TRENTON - Pro sports leagues have experienced nearly unprecedented success despite the existence of illegal and legal gambling and therefore can't claim harm if New Jersey legalizes sports betting, an attorney for the state argued Tuesday.

"There's no evidence that gambling has hurt the sports leagues and their reputation," said Theodore Olson, a former U.S. solicitor general who has joined the state's legal team. "All evidence shows sports have grown in this country alongside the growth of gambling, some legal, some not legal. Illegal gambling on the Super Bowl has made the Super Bowl the most-watched event on TV in the world."

U.S. District Judge Michael Shipp heard arguments Tuesday from both sides as he weighs whether to throw out the lawsuit by the NFL, NBA, NHL, Major League Baseball, and the NCAA. After presentations lasting about 90 minutes from Olson and plaintiffs' attorney Jeffrey Mishkin, Shipp said he would issue a written ruling by Friday.

The leagues filed suit in August after Gov. Christie vowed to defy a federal ban on sports wagering. New Jersey's Legislature enacted a sports betting law in January, limiting bets to the Atlantic City casinos and the state's horse racing tracks.

New Jersey has said it plans to license sports betting as soon as January, and in October published regulations governing licenses. But the state agreed to give the leagues 30 days' notice before it grants any licenses and has not done so, an Attorney General's Office spokesman said.

If Shipp sides with the state and dismisses the lawsuit, the leagues are expected to appeal immediately. The federal government also could join the case.

A 1990s federal law prohibits sports gambling in all states but Nevada, where bettors can gamble on single games, and three other states that offer multigame parlay betting. New Jersey has argued the law usurps the authority of state legislatures and discriminates by "grandfathering" in some states.

Tuesday's hearing revolved around whether the leagues and NCAA could show they would suffer harm from New Jersey's action, thereby giving them standing in court.

"There will be greater suspicion about all of the normal incidents in the game, every dropped pass, every missed free throw," if sports gambling is allowed to spread, Mishkin argued. "They're our games. That gives us a personal stake, and that gives us standing."

He disputed the state's contention that fantasy sports leagues, which the pro leagues sanction, are tantamount to gambling because they dilute fans' allegiance to a team.

"The leagues view fantasy as just that: Pretend, made up," he said. "It's like the difference between playing Monopoly and being a real estate agent."

The sides offered contrasting views on how illegal sports gambling would be affected if New Jersey's law stands.

Olson contended that the leagues have not shown that they would be harmed by the state's regulating and supervising what has been occurring in the shadows for decades. He noted that the leagues are in regular contact with Las Vegas sports books to monitor suspicious shifts in point spreads.
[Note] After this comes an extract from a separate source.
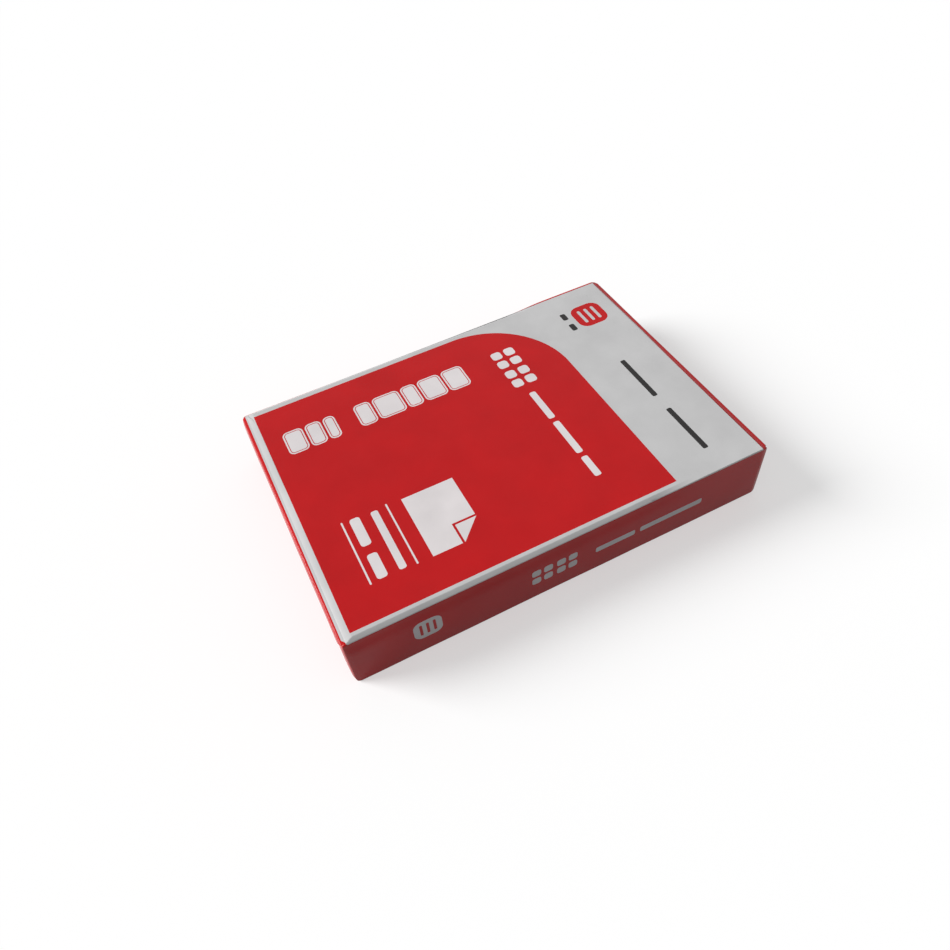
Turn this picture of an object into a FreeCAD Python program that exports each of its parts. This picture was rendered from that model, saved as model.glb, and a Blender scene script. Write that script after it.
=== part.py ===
"""A sealed ream of 500 A4 sheets in its printed paper wrapper, in millimetres.

The wrapper is one sheet of paper. It goes round the stack as a tube whose two long edges lap under
the stack and are glued there. Past each end of the stack the tube is folded shut: the two narrow
sides are tucked in first, then the lower flap is folded up, and the upper flap is folded down over
it and glued. The tucks turn the flaps into trapezoids with 45 degree sides. The folded paper is
springy, so each end bulges a little.

X runs along the sheets' length, Y across their width and Z up. The origin is the middle of the face
that the ream lies on.
"""

import FreeCAD
import Part

import math
import os

# The sheets inside
SHEET_LENGTH = 297.0
SHEET_WIDTH = 210.0
SHEET_COUNT = 500
SHEET_CALIPER = 0.094

# The wrapper, and how far it stands off the stack
WRAPPER_THICKNESS = 0.12
SIDE_SLACK = 1.6
END_SLACK = 0.6
TOP_SLACK = 0.3

# Fold radii: along the four long edges, and round the rim of each end
LONG_FOLD_RADIUS = 1.0
END_FOLD_RADIUS = 1.0

# How far an end bulges at mid height, and how far it would bulge across the ream's width if the flaps
# didn't hold it flatter
END_BULGE = 3.4
CROSS_BULGE = 7.0

# End flaps: how far each layer of folded paper stands out, the flaps' length as a share of the ream's
# height, and how far inside the long folds the flaps' 45 degree sides start
LAYER_RISE = 0.4
FLAP_SHARE = 0.76
FLAP_INSET = 0.7

# Glued seam under the stack: where its cut edge lies, how deep the step is, and how far the paper
# beside it takes to come level again
SEAM_EDGE_Y = -14.0
SEAM_STEP = 0.15
SEAM_RELIEF = 6.0

# Worked out from the values above
HALF_WIDTH = SHEET_WIDTH / 2 + WRAPPER_THICKNESS + SIDE_SLACK
HEIGHT = SHEET_COUNT * SHEET_CALIPER + 2 * WRAPPER_THICKNESS + TOP_SLACK
FLAP_LENGTH = FLAP_SHARE * HEIGHT
FLAP_HALF = HALF_WIDTH - LONG_FOLD_RADIUS - FLAP_INSET
TUCK_X = SHEET_LENGTH / 2 + WRAPPER_THICKNESS + END_SLACK
LOWER_FLAP_X = TUCK_X + LAYER_RISE
UPPER_FLAP_X = LOWER_FLAP_X + LAYER_RISE

# Angle in degrees from an axis within which an edge counts as running along it
ALONG_ANGLE = 5.0

X_AXIS = FreeCAD.Vector(1, 0, 0)
Y_AXIS = FreeCAD.Vector(0, 1, 0)
Z_AXIS = FreeCAD.Vector(0, 0, 1)


def arc(start, middle, end):
    return Part.Arc(start, middle, end).toShape()


def across_outline(*corners):
    """The closed outline through (y, z) corners, in the plane across the ream's length."""
    points = [FreeCAD.Vector(0, y, z) for y, z in corners]
    return Part.makePolygon(points + points[:1]).Edges


def prism(edges, along):
    """The outline drawn out both ways along an axis, past anything it is to trim."""
    solid = Part.Face(Part.Wire(edges)).extrude(along * 2 * SHEET_LENGTH)
    solid.translate(along * -SHEET_LENGTH)
    return solid


def rounded(solid, along, radius):
    """The solid with its edges along the axis rounded."""
    across = math.sin(math.radians(ALONG_ANGLE))
    edges = [
        edge for edge in solid.Edges
        if edge.tangentAt(edge.FirstParameter).cross(along).Length < across
    ]
    return solid.makeFillet(radius, edges)


def bulged_slab(end_x, bulge, across, low, high, along):
    """A slab from low to high on the across axis, with both ends bulged and their rims folded round."""
    def spot(x, height):
        return X_AXIS * x + across * height

    crown_x = end_x + bulge
    middle = (low + high) / 2
    outline = [
        Part.makeLine(spot(-end_x, low), spot(end_x, low)),
        arc(spot(end_x, low), spot(crown_x, middle), spot(end_x, high)),
        Part.makeLine(spot(end_x, high), spot(-end_x, high)),
        arc(spot(-end_x, high), spot(-crown_x, middle), spot(-end_x, low)),
    ]
    return rounded(prism(outline, along), along, END_FOLD_RADIUS)


def tube():
    """The wrapper's tube round the stack, with its four long folds."""
    outline = across_outline(
        (-HALF_WIDTH, 0), (HALF_WIDTH, 0), (HALF_WIDTH, HEIGHT), (-HALF_WIDTH, HEIGHT)
    )
    return rounded(prism(outline, X_AXIS), X_AXIS, LONG_FOLD_RADIUS)


def closed_tube(end_x):
    """The tube folded shut at both ends, with the rims of the ends at end_x."""
    side_view = bulged_slab(end_x, END_BULGE, Z_AXIS, 0, HEIGHT, Y_AXIS)
    plan_view = bulged_slab(end_x, CROSS_BULGE, Y_AXIS, -HALF_WIDTH, HALF_WIDTH, Z_AXIS)
    return tube().common(side_view).common(plan_view)


def flap_layer(end_x, fold_z, cut_z):
    """A flap on each end, joined through the stack: full width at its fold, with 45 degree sides."""
    cut_half = FLAP_HALF - FLAP_LENGTH
    outline = across_outline(
        (-FLAP_HALF, fold_z), (FLAP_HALF, fold_z), (cut_half, cut_z), (-cut_half, cut_z)
    )
    return closed_tube(end_x).common(prism(outline, X_AXIS))


def seam_step():
    """The wedge beside the seam's cut edge, where the paper under the lap comes level again."""
    outline = across_outline(
        (SEAM_EDGE_Y - SEAM_RELIEF, 0), (SEAM_EDGE_Y, SEAM_STEP), (SEAM_EDGE_Y, -SEAM_RELIEF)
    )
    return prism(outline, X_AXIS)


def wrapped_ream():
    """The whole sealed pack as one solid: tucked ends, lower flaps, upper flaps and the seam."""
    lower_flaps = flap_layer(LOWER_FLAP_X, 0, FLAP_LENGTH)
    upper_flaps = flap_layer(UPPER_FLAP_X, HEIGHT, HEIGHT - FLAP_LENGTH)
    folded = closed_tube(TUCK_X).multiFuse([lower_flaps, upper_flaps])
    return folded.cut(seam_step()).removeSplitter().Solids[0]


def main():
    os.makedirs("parts", exist_ok=True)
    wrapped_ream().exportStep("parts/wrapped_ream.step")


main()
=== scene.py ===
import math

import bpy
import numpy as np
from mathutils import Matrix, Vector
from mathutils.geometry import delaunay_2d_cdt


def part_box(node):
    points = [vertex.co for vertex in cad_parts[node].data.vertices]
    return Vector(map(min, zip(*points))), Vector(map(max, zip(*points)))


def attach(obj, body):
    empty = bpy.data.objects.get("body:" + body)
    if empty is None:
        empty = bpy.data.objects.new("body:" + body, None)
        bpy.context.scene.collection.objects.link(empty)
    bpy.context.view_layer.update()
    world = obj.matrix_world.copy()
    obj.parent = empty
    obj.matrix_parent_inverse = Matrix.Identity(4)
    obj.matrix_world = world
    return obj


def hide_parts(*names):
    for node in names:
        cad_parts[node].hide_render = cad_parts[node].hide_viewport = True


# Looks for the sealed ream of paper. Lengths are in millimetres until a mesh is made. The wrapper is
# one sheet, and a place on it is given in the flat: u runs along the ream's length and v round it,
# both from the middle of the top. Each printed colour is a piece of that sheet, cut along its outline.

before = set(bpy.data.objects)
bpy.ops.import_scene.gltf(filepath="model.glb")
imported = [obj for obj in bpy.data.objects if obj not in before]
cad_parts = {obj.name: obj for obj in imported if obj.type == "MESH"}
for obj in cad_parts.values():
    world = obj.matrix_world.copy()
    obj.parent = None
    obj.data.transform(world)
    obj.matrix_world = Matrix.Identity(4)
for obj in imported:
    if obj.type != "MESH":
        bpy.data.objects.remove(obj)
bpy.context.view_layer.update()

NODE = "wrapped_ream"
MM = 0.001
QUARTER = math.pi / 2

# Guards: the least length to divide by, the slack in counting steps, and how near points merge
TINY = 1e-9
COUNT_SLACK = 1e-6
MERGE_DISTANCE = 1e-5

# Folded form of the wrapper, as the solid has it
LONG_FOLD_RADIUS = 1.0
END_FOLD_RADIUS = 1.0
CROSS_BULGE = 7.0
LAYER_RISE = 0.4
FLAP_SHARE = 0.76
FLAP_INSET = 0.7
SEAM_EDGE_Y = -14.0
SEAM_STEP = 0.15
SEAM_RELIEF = 6.0

# How far the sheet's two long edges lap under the stack
SEAM_OVERLAP = 4.0

# The ends' folds are loose and reach out a little past the rims, so the middle bulges less beyond them
RIM_REACH = 0.9
END_BULGE_IN_SOLID = 3.4
END_BULGE = END_BULGE_IN_SOLID - RIM_REACH
LEAST_BULGE = 0.001
# How flat a bulge stays before it drops to its rim, up the end and across it, and how tightly the two
# curves meet
FULLNESS = 8
CROSS_FULLNESS = 24
BULGE_BLEND = 4

# Worked out from the solid's box
HIGH_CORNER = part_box(NODE)[1]
HALF_WIDTH = HIGH_CORNER.y / MM
HEIGHT = HIGH_CORNER.z / MM
UPPER_FLAP_X = HIGH_CORNER.x / MM - END_BULGE_IN_SOLID
LOWER_FLAP_X = UPPER_FLAP_X - LAYER_RISE
TUCK_X = LOWER_FLAP_X - LAYER_RISE
RING_X = TUCK_X - END_FOLD_RADIUS
FLAT_HALF = HALF_WIDTH - LONG_FOLD_RADIUS
LONG_ARC = QUARTER * LONG_FOLD_RADIUS
END_ARC = QUARTER * END_FOLD_RADIUS
SIDE_FLAT = HEIGHT - 2 * LONG_FOLD_RADIUS
HALF_ROUND = 2 * FLAT_HALF + 2 * LONG_ARC + SIDE_FLAT
FLAP_HALF = FLAT_HALF - FLAP_INSET
FLAP_LENGTH = FLAP_SHARE * HEIGHT
NEAR_EDGE_V = SEAM_EDGE_Y + SEAM_OVERLAP - HALF_ROUND
FAR_EDGE_V = HALF_ROUND - SEAM_EDGE_Y

# Sides of a flap: the fold there curls under towards a layer that lies deeper, and starts a little way
# past the tube's end
CURL_RADIUS = 0.25
CURL_WIDTH = 1.0
CURL_STEPS = 3
CURL_MARGIN = 0.1
DEEPER = 1.0
GUIDE_STEP = 2.0

# How deep the paper shows at a flap's cut edge
CUT_EDGE_DEPTH = 0.36

# Soft waves of the paper on the stack: length, heading, phase, height
WAVES = (
    (171.0, 12.0, 0.4, 0.055),
    (93.0, 97.0, 2.1, 0.045),
    (61.0, 40.0, 4.0, 0.030),
    (47.0, -28.0, 1.2, 0.022),
    (29.0, 70.0, 5.1, 0.012),
)
# Towards the left end the wrapper has a shoulder along its long folds
SLOPE_START_V = 103.1
SLOPE_RUN = 3.0
SLOPE_DROP = 1.95
SLOPE_POWER = 1.12
SLOPE_INWARD = 0.7
SLOPE_FADE_U = (60.0, 100.0)
SLOPE_BACK_RUN = 14.0
# The ends' borders slope down too: where each slope starts, its run and its drop
LEFT_SLOPE = (143.8, 5.2, 1.3)
RIGHT_SLOPE = (147.0, 2.4, 0.8)
END_SLOPE_POWER = 1.5
# A ridge in the border at the far left corner of the top: its middle, heading in degrees and length,
# and how deep and how far to its right the paper is pressed down
RIDGE_U = -147.0
RIDGE_V = 100.2
RIDGE_HEADING = -72.0
RIDGE_LENGTH = 10.0
RIDGE_ENDS_POWER = 4
RIDGE_DEPTH = 0.42
RIDGE_WIDTH = 0.8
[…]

Mishkin said that far from converting illegal gamblers into legal gamblers, the opposite would occur.

"Legalizing gambling doesn't regulate illegal gambling, it fuels more gambling," he said. "You're going to create a whole new category of gamblers. Then they'll find out they can get better odds with the illegal bookie, and that their earnings aren't going to be reported with the illegal bookie."